▶ REQUIREMENT
Below are some records. Pull every line that contains the word "origin".

▶ LISTED RECORDS
* * * * *

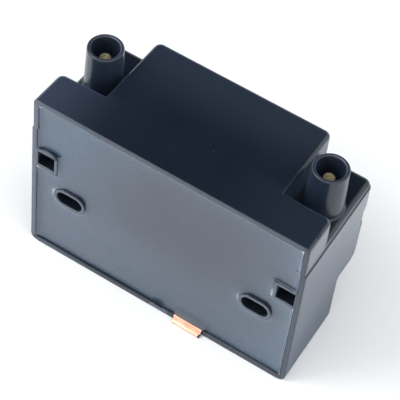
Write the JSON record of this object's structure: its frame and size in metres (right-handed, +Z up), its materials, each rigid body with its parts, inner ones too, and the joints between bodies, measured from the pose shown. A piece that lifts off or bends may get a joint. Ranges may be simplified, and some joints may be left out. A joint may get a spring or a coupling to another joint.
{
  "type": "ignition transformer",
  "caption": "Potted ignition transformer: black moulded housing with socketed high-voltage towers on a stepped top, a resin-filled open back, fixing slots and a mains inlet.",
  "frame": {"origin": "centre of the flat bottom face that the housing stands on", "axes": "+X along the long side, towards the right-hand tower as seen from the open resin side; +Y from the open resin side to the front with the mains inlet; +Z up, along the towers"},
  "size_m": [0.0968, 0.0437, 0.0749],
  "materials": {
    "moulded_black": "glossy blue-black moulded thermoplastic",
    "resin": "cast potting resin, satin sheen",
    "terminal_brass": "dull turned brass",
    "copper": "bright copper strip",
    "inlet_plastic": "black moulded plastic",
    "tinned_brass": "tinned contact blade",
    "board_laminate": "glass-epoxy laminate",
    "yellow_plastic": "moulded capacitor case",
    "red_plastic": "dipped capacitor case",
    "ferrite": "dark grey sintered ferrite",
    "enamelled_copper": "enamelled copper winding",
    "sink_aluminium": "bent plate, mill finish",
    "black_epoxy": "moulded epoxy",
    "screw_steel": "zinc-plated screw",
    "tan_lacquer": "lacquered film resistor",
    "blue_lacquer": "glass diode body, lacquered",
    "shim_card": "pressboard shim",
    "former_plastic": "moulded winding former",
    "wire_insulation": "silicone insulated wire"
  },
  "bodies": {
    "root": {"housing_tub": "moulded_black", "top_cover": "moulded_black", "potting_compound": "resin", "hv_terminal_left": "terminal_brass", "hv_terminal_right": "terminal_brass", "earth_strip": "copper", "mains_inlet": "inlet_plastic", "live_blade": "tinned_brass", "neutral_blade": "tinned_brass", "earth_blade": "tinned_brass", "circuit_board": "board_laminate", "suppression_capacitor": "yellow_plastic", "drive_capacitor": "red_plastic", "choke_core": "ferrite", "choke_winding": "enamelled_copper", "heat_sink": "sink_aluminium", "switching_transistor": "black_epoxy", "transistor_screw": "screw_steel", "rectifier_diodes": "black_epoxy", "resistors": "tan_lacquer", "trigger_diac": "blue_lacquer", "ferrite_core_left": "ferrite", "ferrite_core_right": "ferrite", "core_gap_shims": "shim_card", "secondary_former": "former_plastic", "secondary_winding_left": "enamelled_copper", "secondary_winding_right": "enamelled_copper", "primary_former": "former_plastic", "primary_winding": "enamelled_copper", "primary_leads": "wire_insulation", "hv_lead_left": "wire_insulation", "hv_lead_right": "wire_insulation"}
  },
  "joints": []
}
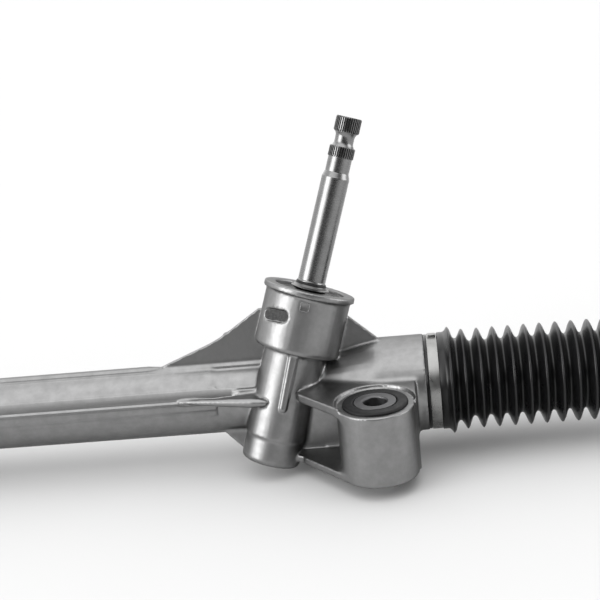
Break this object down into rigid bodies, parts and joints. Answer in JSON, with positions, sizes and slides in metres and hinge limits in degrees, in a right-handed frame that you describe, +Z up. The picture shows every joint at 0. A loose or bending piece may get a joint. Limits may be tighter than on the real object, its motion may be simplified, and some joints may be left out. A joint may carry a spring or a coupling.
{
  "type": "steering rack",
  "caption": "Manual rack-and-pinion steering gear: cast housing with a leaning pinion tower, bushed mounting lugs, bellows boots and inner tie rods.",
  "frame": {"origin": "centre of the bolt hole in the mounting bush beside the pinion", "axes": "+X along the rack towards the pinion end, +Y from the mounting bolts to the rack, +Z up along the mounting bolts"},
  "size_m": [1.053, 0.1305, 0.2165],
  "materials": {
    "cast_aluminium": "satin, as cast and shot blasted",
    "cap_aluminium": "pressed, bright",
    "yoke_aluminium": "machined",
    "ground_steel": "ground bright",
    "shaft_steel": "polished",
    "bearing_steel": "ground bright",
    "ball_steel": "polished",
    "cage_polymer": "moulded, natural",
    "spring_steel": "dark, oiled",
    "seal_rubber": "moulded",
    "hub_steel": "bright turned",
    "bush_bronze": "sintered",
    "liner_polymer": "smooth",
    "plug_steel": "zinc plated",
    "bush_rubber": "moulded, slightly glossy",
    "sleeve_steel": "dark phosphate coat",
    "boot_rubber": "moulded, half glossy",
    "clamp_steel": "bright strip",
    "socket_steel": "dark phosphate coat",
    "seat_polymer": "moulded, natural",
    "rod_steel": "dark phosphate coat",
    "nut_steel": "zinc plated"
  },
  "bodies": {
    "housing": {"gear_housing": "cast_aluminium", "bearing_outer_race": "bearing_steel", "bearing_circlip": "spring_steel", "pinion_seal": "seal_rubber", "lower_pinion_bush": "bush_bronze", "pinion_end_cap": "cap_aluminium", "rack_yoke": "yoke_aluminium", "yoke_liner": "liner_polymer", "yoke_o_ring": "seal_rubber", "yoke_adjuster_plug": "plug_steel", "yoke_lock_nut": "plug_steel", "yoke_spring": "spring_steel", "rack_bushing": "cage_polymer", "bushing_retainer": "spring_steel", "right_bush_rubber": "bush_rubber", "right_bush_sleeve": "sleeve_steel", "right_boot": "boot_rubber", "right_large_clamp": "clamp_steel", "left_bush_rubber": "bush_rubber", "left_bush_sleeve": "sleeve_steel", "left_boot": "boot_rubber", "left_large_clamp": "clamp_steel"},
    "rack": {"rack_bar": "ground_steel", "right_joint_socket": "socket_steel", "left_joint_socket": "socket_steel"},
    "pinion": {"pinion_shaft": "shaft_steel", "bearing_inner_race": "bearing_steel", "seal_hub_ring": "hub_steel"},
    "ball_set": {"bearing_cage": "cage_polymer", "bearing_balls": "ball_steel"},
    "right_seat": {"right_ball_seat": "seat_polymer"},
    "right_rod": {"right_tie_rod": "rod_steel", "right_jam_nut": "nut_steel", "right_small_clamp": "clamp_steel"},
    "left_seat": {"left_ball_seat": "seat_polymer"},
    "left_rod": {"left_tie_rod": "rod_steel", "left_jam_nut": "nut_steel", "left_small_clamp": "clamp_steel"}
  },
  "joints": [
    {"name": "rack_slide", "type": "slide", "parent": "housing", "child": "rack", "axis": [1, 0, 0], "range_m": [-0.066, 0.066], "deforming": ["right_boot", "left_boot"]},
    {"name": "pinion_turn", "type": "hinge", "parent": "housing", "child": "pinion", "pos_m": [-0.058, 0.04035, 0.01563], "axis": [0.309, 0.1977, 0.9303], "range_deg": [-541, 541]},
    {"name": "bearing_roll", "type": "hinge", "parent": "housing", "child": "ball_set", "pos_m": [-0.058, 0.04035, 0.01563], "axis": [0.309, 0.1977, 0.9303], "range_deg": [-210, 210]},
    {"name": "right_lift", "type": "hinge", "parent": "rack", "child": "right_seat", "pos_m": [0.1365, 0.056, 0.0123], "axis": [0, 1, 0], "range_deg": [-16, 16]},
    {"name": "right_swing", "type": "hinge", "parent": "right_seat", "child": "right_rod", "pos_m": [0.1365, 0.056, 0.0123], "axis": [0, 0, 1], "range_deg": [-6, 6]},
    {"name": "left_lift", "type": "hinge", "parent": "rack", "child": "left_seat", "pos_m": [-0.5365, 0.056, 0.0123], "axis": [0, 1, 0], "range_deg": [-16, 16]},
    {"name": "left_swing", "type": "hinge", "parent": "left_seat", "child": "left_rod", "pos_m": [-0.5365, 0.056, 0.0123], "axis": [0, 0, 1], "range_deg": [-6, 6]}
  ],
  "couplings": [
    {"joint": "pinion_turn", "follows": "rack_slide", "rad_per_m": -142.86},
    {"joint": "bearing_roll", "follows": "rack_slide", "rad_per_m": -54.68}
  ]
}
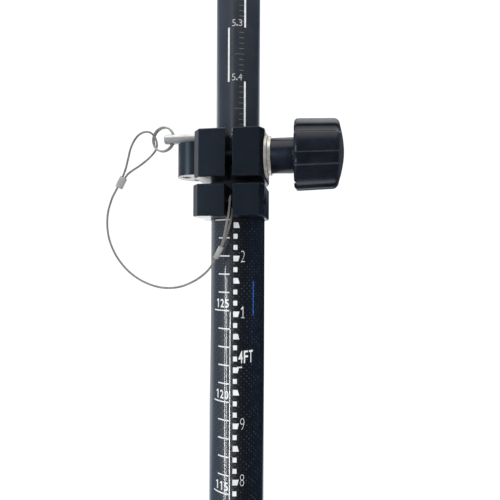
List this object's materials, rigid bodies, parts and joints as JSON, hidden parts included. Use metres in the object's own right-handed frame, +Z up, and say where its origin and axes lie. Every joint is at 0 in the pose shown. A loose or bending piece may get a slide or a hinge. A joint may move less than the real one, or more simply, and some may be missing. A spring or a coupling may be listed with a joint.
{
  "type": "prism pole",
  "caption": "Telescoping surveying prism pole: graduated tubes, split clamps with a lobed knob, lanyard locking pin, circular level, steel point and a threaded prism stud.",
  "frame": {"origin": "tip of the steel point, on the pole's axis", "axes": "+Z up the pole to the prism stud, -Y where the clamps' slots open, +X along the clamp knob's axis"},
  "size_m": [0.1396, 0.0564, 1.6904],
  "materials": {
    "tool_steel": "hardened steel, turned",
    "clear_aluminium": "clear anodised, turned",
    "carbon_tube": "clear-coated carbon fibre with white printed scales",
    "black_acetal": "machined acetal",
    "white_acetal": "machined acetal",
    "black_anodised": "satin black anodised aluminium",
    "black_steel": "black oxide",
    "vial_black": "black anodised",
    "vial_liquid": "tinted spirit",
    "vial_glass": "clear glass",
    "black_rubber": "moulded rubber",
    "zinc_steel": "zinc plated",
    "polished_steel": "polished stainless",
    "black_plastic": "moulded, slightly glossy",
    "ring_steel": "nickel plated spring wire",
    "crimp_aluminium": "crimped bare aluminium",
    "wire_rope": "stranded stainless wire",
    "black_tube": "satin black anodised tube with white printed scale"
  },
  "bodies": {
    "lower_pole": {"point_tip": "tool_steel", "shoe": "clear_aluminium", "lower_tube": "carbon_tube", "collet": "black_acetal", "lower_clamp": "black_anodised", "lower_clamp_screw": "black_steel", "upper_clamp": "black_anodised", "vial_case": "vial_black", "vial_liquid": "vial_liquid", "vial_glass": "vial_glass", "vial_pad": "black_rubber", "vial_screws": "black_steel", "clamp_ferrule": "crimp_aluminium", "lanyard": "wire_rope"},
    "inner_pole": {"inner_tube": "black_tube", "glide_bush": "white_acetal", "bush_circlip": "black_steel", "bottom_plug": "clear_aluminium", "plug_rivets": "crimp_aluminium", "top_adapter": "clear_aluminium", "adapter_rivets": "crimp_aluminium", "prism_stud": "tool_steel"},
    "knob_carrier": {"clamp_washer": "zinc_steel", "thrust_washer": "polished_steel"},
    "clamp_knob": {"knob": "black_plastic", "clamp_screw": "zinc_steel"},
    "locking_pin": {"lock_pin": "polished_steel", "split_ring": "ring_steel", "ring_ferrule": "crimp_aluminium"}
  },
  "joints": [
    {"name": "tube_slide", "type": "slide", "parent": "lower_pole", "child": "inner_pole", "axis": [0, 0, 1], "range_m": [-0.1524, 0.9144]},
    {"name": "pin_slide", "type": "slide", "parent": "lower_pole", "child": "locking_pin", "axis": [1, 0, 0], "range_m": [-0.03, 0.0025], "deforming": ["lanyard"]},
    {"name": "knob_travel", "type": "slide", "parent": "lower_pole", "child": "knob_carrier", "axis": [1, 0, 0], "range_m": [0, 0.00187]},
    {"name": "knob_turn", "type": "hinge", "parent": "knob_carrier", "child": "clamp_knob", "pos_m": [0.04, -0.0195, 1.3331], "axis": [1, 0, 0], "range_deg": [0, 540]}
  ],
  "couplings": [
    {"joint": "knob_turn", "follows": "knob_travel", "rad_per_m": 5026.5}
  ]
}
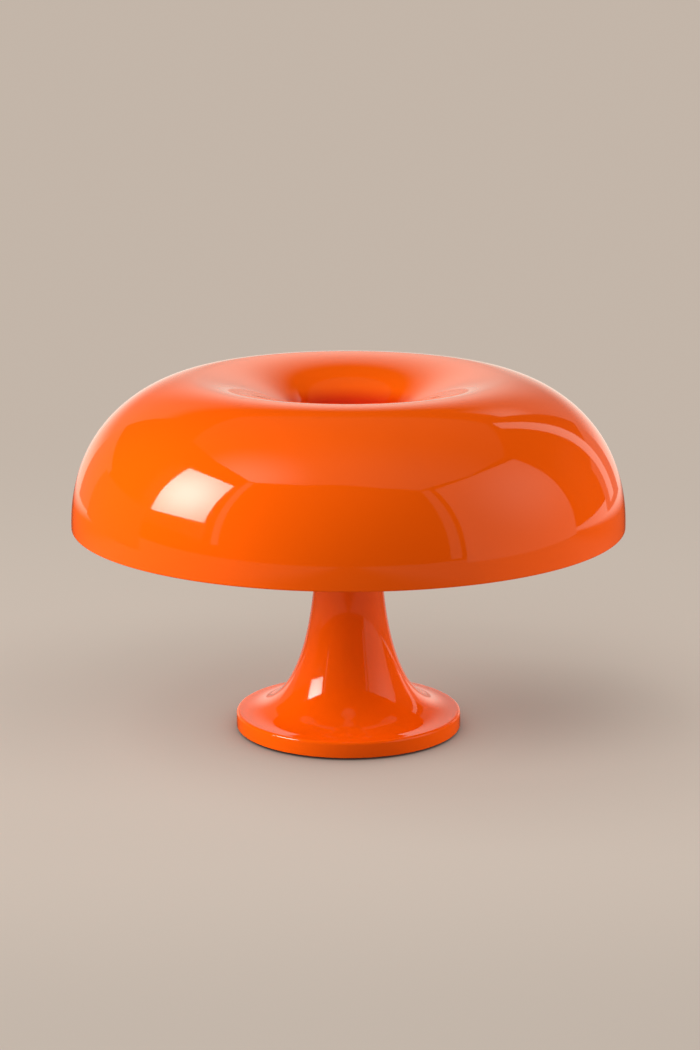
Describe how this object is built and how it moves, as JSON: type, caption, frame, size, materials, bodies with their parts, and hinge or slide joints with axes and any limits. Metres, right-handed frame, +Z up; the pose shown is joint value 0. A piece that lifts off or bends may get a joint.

* * * * *

▶ FINAL RESULT
  "frame": {"origin": "centre of the flat bottom face that the housing stands on", "axes": "+X along the long side, towards the right-hand tower as seen from the open resin side; +Y from the open resin side to the front with the mains inlet; +Z up, along the towers"},
  "frame": {"origin": "centre of the bolt hole in the mounting bush beside the pinion", "axes": "+X along the rack towards the pinion end, +Y from the mounting bolts to the rack, +Z up along the mounting bolts"},
List this object's materials, rigid bodies, parts and joints as JSON, hidden parts included. Use metres in the object's own right-handed frame, +Z up, and say where its origin and axes lie. Every joint is at 0 in the pose shown. A loose or bending piece may get a slide or a hinge. A joint may move less than the real one, or more simply, and some may be missing. A spring or a coupling may be listed with a joint.
  "frame": {"origin": "tip of the steel point, on the pole's axis", "axes": "+Z up the pole to the prism stud, -Y where the clamps' slots open, +X along the clamp knob's axis"},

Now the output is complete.